Job: Show each line of the data below that has the string "object" in it.

═════ Recorded data ═════

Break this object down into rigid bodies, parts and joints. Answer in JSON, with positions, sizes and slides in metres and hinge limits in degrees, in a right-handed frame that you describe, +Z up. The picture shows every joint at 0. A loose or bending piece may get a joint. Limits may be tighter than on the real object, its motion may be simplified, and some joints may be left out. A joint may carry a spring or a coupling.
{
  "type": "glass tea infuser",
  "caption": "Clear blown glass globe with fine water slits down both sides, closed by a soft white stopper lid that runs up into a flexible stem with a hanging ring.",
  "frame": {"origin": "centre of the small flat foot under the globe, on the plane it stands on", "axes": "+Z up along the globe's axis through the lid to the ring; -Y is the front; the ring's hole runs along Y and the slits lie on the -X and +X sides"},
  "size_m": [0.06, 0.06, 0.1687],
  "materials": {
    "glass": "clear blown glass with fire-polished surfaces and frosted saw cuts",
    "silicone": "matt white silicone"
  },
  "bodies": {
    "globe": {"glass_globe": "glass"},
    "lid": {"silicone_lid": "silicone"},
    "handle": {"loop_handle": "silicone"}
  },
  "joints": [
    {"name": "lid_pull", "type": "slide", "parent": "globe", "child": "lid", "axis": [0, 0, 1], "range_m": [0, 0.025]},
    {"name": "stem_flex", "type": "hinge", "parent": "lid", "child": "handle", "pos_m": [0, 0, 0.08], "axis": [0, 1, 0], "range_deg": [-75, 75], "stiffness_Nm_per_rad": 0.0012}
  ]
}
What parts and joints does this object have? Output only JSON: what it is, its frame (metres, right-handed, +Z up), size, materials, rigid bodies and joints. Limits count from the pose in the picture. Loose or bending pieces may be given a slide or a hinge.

═════

Expected output:
Break this object down into rigid bodies, parts and joints. Answer in JSON, with positions, sizes and slides in metres and hinge limits in degrees, in a right-handed frame that you describe, +Z up. The picture shows every joint at 0. A loose or bending piece may get a joint. Limits may be tighter than on the real object, its motion may be simplified, and some joints may be left out. A joint may carry a spring or a coupling.
What parts and joints does this object have? Output only JSON: what it is, its frame (metres, right-handed, +Z up), size, materials, rigid bodies and joints. Limits count from the pose in the picture. Loose or bending pieces may be given a slide or a hinge.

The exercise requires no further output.